Yorùbá Text-to-Speech

Orinode's Yorùbá TTS is in active development for delivery Q1–Q2 2026. The model targets tone-preserving, naturally-prosodic synthesis for the ~45 million Yorùbá speakers across Nigeria, Benin, and the global Yorùbá diaspora.

Looking for the deployable product? This Yorùbá voice powers Maraba — an AI call agent that answers Yorùbá business calls with tonal diacritics (è, é, ẹ, ọ, ṣ) preserved end-to-end and Yorùbá↔English code-switching handled per-token.

Why Yorùbá TTS is hard

Yorùbá is a three-tone language (high, mid, low) where tone is grammatically and lexically significant — òwò means "trade", owò means "money", ọwọ́ means "hand". A TTS system that ignores tone produces output that ranges from unintelligible to comically wrong.
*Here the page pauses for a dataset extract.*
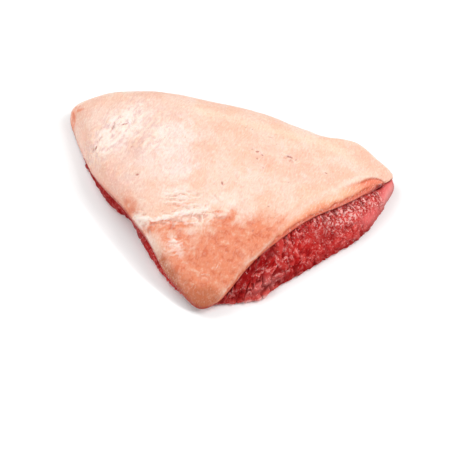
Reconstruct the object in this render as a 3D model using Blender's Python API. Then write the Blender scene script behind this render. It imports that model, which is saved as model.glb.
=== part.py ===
"""Raw picanha: a rounded-triangle slab of lean meat under its fat cap.

Two solids, one for each thing that shows. The fat cap lies over the lean, rolls down round the
back and the left side, and ends in a cut edge above the sloping cut face at the front right.

Both solids are lofts between unlike sections. Each station below gives the section at one place
of the outline, and a closed spline carries the stations' values round the whole outline. The top
is the smoothest sheet through the stations' brows and a few heights further in. The sections run
inwards to one middle point, and every ring of the mesh follows from them.

Sizes are in millimetres and are scaled to metres when the meshes are made. +X runs along the long
back edge, the thin tip points to -Y, +Z is up, and the origin is under the middle of the box.
"""

import math
from typing import NamedTuple

import bpy
import numpy as np

MM = 0.001

# Driving dimensions.
MIDDLE = (-5.0, 28.0)        # where all the sections meet, in plan
FAT_IN_MIDDLE = 8.0          # thickness of the fat there
SEAM_GAP = 0.3               # kept open between the fat and the lean
FOOT_ROUND = 2.5             # how the lean's lower edge curls under
PLAN_SHIFT = (10.8, -1.6)    # from the stations' own origin to the middle of the box

# How finely the lofts are made.
SEGMENTS = 96                # round the outline
ROLL_RINGS = 7               # over the rounded edge of the fat
CROWN_RINGS = 7              # from that edge to the middle
UNDER_RINGS = 9              # under the fat, and over the lean
SIDE_RINGS = 5               # down the lean's side


class Station(NamedTuple):
    """The section at one place of the outline, going round counter-clockwise from the tip."""

    rim_x: float     # lowest outer edge of the fat
    rim_y: float
    rim_z: float
    foot_x: float    # where the lean meets the ground
    foot_y: float
    lip: float       # width of the fat's edge seen from below
    roll: float      # how far in the rounded edge reaches
    brow: float      # height of the top over the rim, if the edge weren't rounded
    square: float    # 2 is a quarter ellipse, less is nearer a straight slope
    belly: float     # how far the lean's side swells outwards
    fat: float       # thickness of the fat behind its edge


STATIONS = {
    "tip": Station(-2, -113, 6, -2, -109.5, 1.5, 9, 12.5, 2.0, 0, 5),
    "tip cut": Station(8, -108, 9, 9, -104, 1.0, 7, 14.5, 1.8, 0, 5),
    "lower cut": Station(18, -95.5, 15, 24, -100, 1.0, 6, 19.5, 1.7, 1, 4.5),
    "flap": Station(30, -77, 24, 43, -92, 1.0, 5, 28, 1.6, 2, 4),
    "low cut": Station(46, -56, 31, 61.5, -74.5, 1.0, 5, 35, 1.6, 3, 4),
    "middle cut": Station(80, -18.5, 36, 99, -36.5, 1.0, 8, 43, 1.6, 4, 7),
    "high cut": Station(107.5, 3, 33, 124, -11.5, 1.0, 9, 41.5, 1.6, 4, 9),
    "cut end": Station(135, 36, 24, 143.5, 30, 1.2, 10, 32, 1.7, 3, 8),
    "right tip": Station(148, 57, 13, 149.5, 57.5, 2.0, 12, 22, 2.0, 1, 6),
    "right back": Station(133, 72, 8, 128, 66, 4.0, 16, 25, 2.0, 0, 6),
    "right shoulder": Station(119, 82.5, 7, 113, 75, 5.0, 22, 30, 2.0, 0, 6),
    "back dip": Station(99, 80.5, 8, 95, 72, 6.0, 26, 36, 2.0, 0, 7),
    "back bend": Station(70, 88, 8, 67, 79, 6.0, 33, 42, 2.0, 0, 8),
    "back right": Station(22.5, 105, 8, 21, 95, 6.0, 39, 46, 2.0, 0, 8),
    "back": Station(-43, 113.5, 7, -42, 104, 6.0, 42, 47, 2.0, 0, 8),
    "back left": Station(-118, 114.5, 5, -115, 105, 6.0, 36, 37, 2.0, 0, 7),
    "heel back": Station(-149, 108, 4, -143, 100, 6.0, 30, 30, 2.0, 0, 6),
    "heel": Station(-172, 91, 3, -162, 84, 5.0, 24, 24, 2.0, 0, 5),
    "heel side": Station(-159, 57, 4, -151, 52, 4.0, 20, 24, 2.0, 0, 5),
    "left high": Station(-137, 24, 10, -136.5, 23, 3.0, 14, 26, 2.0, 1, 5),
    "left": Station(-110, -9.5, 18.5, -109, -13.5, 2.5, 12, 30, 2.0, 2, 5),
    "notch": Station(-90, -30, 20, -86, -28, 2.5, 12, 31, 2.0, 1, 5),
    "left low": Station(-66, -55.5, 20, -67, -55, 2.0, 12, 30, 2.0, 2, 5),
    "left tip": Station(-30, -97, 10, -29.5, -95, 1.5, 10, 18, 2.0, 0, 5),
}

# Places of the top further in, each with its plan position and height.
INNER_HEIGHTS = {
    "middle": (*MIDDLE, 47.5),
    "back crest": (-26, 74, 48.5),
    "left crest": (-80, 70, 45.5),
    "right crest": (80, 57, 43),
    "left slope": (-95, 28, 39),
    "hollow": (-40, -35, 36.5),
    "over the tip": (4, -62, 31.5),
    "over the cut": (58, -2, 45),
}


class Sheet:
    """The smoothest sheet through some heights, which is a thin-plate spline."""

    def __init__(self, heights):
        self.places = np.array([row[:2] for row in heights], dtype=float)
        count = len(heights)
        flat = np.hstack([np.ones((count, 1)), self.places])
        bend = self.bending(self.places[:, None] - self.places[None])
        system = np.block([[bend, flat], [flat.T, np.zeros((3, 3))]])
        wanted = [row[2] for row in heights] + [0.0, 0.0, 0.0]
        self.weights = np.linalg.solve(system, np.array(wanted))

    @staticmethod
    def bending(gaps):
        square = (gaps**2).sum(axis=-1)
        return square * np.log(square + 1e-9)

    def height(self, x, y):
        bend = self.bending(np.array([x, y]) - self.places)
        return float(bend @ self.weights[:-3] + self.weights[-3:] @ (1.0, x, y))


BROWS = [(station.rim_x, station.rim_y, station.brow) for station in STATIONS.values()]
CROWN = Sheet(BROWS + list(INNER_HEIGHTS.values()))


def lengths_round(points):
    """Distance along a closed row of points, with the whole length last."""
    along = [0.0]
    for here, after in zip(points, points[1:] + points[:1]):
        along.append(along[-1] + math.dist(here, after))
    return along


def closed_spline(rows, count):
    """Rows of numbers, carried smoothly round the outline and read at even steps."""
    knots = lengths_round([row[:3] for row in rows])
    last = len(rows)
    gaps = np.diff(knots)[:, None]
    here = np.array(rows, dtype=float)
    after = np.roll(here, -1, axis=0)
    rise = (after - here) / gaps
    rise_in, gaps_in = np.roll(rise, 1, axis=0), np.roll(gaps, 1, axis=0)
    slope = (rise * gaps_in + rise_in * gaps) / (gaps_in + gaps)
    slope_after = np.roll(slope, -1, axis=0)

    read = []
    for step in range(count):
        at = knots[-1] * step / count
        i = max(k for k in range(last) if knots[k] <= at)
        gap = gaps[i, 0]
        t = (at - knots[i]) / gap
        read.append(
            (2 * t**3 - 3 * t**2 + 1) * here[i]
            + (t**3 - 2 * t**2 + t) * gap * slope[i]
            + (3 * t**2 - 2 * t**3) * after[i]
            + (t**3 - t**2) * gap * slope_after[i]
        )
    return read


def rounded(share, square):
    """Height of a rounded edge, from 0 at its foot to 1 where it joins the top."""
    share = min(max(share, 0.0), 1.0)
    return (1 - (1 - share) ** square) ** (1 / square)


class Section:
    """The section at one place of the outline, from the rim in to the middle."""

    def __init__(self, values):
        self.at = Station(*(float(value) for value in values))
        self.span = math.dist((self.at.rim_x, self.at.rim_y), MIDDLE)

    def place(self, inset):
        """Plan position at a distance in from the rim."""
        share = inset / self.span
        x = self.at.rim_x + (MIDDLE[0] - self.at.rim_x) * share
        y = self.at.rim_y + (MIDDLE[1] - self.at.rim_y) * share
        return x, y

    def top(self, inset):
        """A point of the fat's outer surface."""
        x, y = self.place(inset)
        drop = CROWN.height(*self.place(0)) - self.at.rim_z
        edge = rounded(inset / self.at.roll, self.at.square)
        return x, y, CROWN.height(x, y) - drop * (1 - edge)

    def under(self, inset, below=0.0):
        """A point of the fat's underside, or of the lean's top a little below it."""
        here, start = CROWN.height(*self.place(inset)), CROWN.height(*self.place(self.at.lip))
        share = (inset - self.at.lip) / (self.span - self.at.lip)
        fat = self.at.fat + (FAT_IN_MIDDLE - self.at.fat) * share
        drop = start - self.at.fat - self.at.rim_z
        edge = rounded((inset - self.at.lip) / (self.at.roll - self.at.lip), self.at.square)
        x, y = self.place(inset + below)
        return x, y, here - fat - drop * (1 - edge) - below

    def top_insets(self):
        """Where the outer rings lie: close together round the edge, then even."""
        turns = [math.pi / 2 * (k + 1) / ROLL_RINGS for k in range(ROLL_RINGS)]
        over_edge = [self.at.roll * (1 - math.cos(a) ** (2 / self.at.square)) for a in turns]
        left = self.span - self.at.roll
        inwards = [self.at.roll + left * (k + 1) / (CROWN_RINGS + 1) for k in range(CROWN_RINGS)]
        return over_edge + inwards

    def under_insets(self):
        """Where the inner rings lie, from the lip inwards."""
        near = UNDER_RINGS // 2
        far = UNDER_RINGS - near
        reach = self.at.roll - self.at.lip
        turns = [math.pi / 2 * k / near for k in range(near)]
        left = self.span - self.at.roll
        return [self.at.lip + reach * (1 - math.cos(a)) for a in turns] + [
            self.at.roll + left * k / far for k in range(far)
        ]

    def side(self, down):
        """A point of the lean's side, from 0 under the fat to 1 at the foot."""
        x0, y0, z0 = self.under(self.at.lip, SEAM_GAP)
        z1 = min(FOOT_ROUND, z0 / 2)
        away_x, away_y = self.at.foot_x - MIDDLE[0], self.at.foot_y - MIDDLE[1]
        away = math.hypot(away_x, away_y)
        swell = self.at.belly * 4 * down * (1 - down)
        x = x0 + (self.at.foot_x - x0) * down + away_x / away * swell
        y = y0 + (self.at.foot_y - y0) * down + away_y / away * swell
        return x, y, z0 + (z1 - z0) * down

    def sole(self, share):
        """A point of the lean's flat underside, from 1 at the foot to 0 in the middle."""
        away = math.dist((self.at.foot_x, self.at.foot_y), MIDDLE)
        keep = share * (1 - FOOT_ROUND / away)
        x = MIDDLE[0] + (self.at.foot_x - MIDDLE[0]) * keep
        y = MIDDLE[1] + (self.at.foot_y - MIDDLE[1]) * keep
        return x, y, 0.0


def in_frame(point):
    """Stations' millimetres to metres about the middle of the box."""
    x, y, z = point
    return (x + PLAN_SHIFT[0]) * MM, (y + PLAN_SHIFT[1]) * MM, z * MM


def loft(name, start, rings, end, matched=0):
    """One closed mesh from a bottom point, through rings of equal count, to a top point.

    The first matched rings run the other way than the surface that faces them, so their squares
    are split along the other diagonal. The two surfaces then keep one gap all over.
    """
    count = len(rings[0])
    points = [start, *(p for ring in rings for p in ring), end]
    last = len(points) - 1

    def at(ring, i):
        return 1 + ring * count + i % count

    faces = [(0, at(0, i + 1), at(0, i)) for i in range(count)]
    for k in range(len(rings) - 1):
        for i in range(count):
            a, b, c, d = at(k, i), at(k, i + 1), at(k + 1, i + 1), at(k + 1, i)
            faces += [(a, b, d), (b, c, d)] if k < matched else [(a, b, c), (a, c, d)]
    faces += [(at(len(rings) - 1, i), at(len(rings) - 1, i + 1), last) for i in range(count)]

    mesh = bpy.data.meshes.new(name)
    mesh.from_pydata([in_frame(p) for p in points], [], faces)
    mesh.shade_smooth()
    return bpy.data.objects.new(name, mesh)


def make_fat_cap(sections):
    """The layer of fat, from the middle of its underside out over its edge to the crown."""
    under = [[s.under(s.under_insets()[k]) for s in sections] for k in range(UNDER_RINGS)]
    rim = [(s.at.rim_x, s.at.rim_y, s.at.rim_z) for s in sections]
    over = [[s.top(s.top_insets()[k]) for s in sections] for k in range(ROLL_RINGS + CROWN_RINGS)]
    crown = CROWN.height(*MIDDLE)
    bottom = (*MIDDLE, crown - FAT_IN_MIDDLE)
    rings = under[::-1] + [rim] + over
    return loft("fat_cap", bottom, rings, (*MIDDLE, crown), matched=UNDER_RINGS - 1)


def make_lean(sections):
    """The lean, from the middle of its flat underside out round its side to under the fat."""
    sole = [[s.sole(share) for s in sections] for share in (0.5, 1.0)]
    side = [[s.side(1 - k / SIDE_RINGS) for s in sections] for k in range(SIDE_RINGS)]
    over = [[s.under(s.under_insets()[k], SEAM_GAP) for s in sections] for k in range(UNDER_RINGS)]
    top = (*MIDDLE, CROWN.height(*MIDDLE) - FAT_IN_MIDDLE - SEAM_GAP)
    return loft("lean", (*MIDDLE, 0.0), sole + side + over, top)


def make_material(name, colour, roughness):
    """A plain finish in the piece's own colour."""
    material = bpy.data.materials.new(name)
    material.use_nodes = True
    shader = material.node_tree.nodes["Principled BSDF"]
    shader.inputs["Base Color"].default_value = (*colour, 1.0)
    shader.inputs["Roughness"].default_value = roughness
    shader.inputs["Metallic"].default_value = 0.0
    return material


def main():
    for old in list(bpy.data.objects):
        bpy.data.objects.remove(old)
    collection = bpy.data.collections.new("Raw picanha")
    bpy.context.scene.collection.children.link(collection)

    sections = [Section(values) for values in closed_spline(list(STATIONS.values()), SEGMENTS)]
    fat_cap = make_fat_cap(sections)
    fat_cap.data.materials.append(make_material("Fat", (0.86, 0.62, 0.50), 0.45))
    lean = make_lean(sections)
    lean.data.materials.append(make_material("Lean", (0.45, 0.05, 0.07), 0.35))
    for piece in (fat_cap, lean):
        collection.objects.link(piece)


if __name__ == "__main__":
    main()
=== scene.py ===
"""Raw picanha: how a slab of lean meat under its fat cap looks.

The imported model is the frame. Two dense skins stand for its two solids. They repeat the solids'
stations and surfaces much more finely, and Geometry Nodes raise the fine relief on them: lumps,
wrinkles and streaks on the fat, and bundles of muscle on the lean. What the relief shows is also
stored on the skins, so that the materials colour the same places. Flecks of fat are scattered
over the cut face by Geometry Nodes too.

Sizes here are in millimetres and are scaled to metres when meshes are made. +X runs along the
long back edge, the thin tip points to -Y, and +Z is up.
"""

import math
from typing import NamedTuple

import bpy
import numpy as np
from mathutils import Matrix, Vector


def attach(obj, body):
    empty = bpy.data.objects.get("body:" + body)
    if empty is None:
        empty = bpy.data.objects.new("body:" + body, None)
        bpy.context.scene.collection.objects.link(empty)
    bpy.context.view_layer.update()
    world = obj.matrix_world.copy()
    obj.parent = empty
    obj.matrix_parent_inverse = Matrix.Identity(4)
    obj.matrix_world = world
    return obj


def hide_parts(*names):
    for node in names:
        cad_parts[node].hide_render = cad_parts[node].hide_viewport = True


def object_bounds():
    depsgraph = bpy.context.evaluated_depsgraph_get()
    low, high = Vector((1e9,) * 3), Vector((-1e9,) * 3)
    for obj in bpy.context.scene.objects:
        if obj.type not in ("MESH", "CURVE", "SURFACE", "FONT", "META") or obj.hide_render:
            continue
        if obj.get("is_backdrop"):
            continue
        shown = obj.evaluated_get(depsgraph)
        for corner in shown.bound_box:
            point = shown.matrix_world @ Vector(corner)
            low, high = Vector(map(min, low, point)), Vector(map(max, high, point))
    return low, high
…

Other challenges:

Nasalized vowels — ọn, ẹn, in require precise vowel formant control most TTS systems can't deliver.
Vowel harmony — Yorùbá enforces a +ATR / −ATR feature alignment across word-internal vowels that synthesized output often breaks.
Punctuation-driven prosody — Yorùbá uses pitch terraces and downstep that map only loosely to English-style commas and periods.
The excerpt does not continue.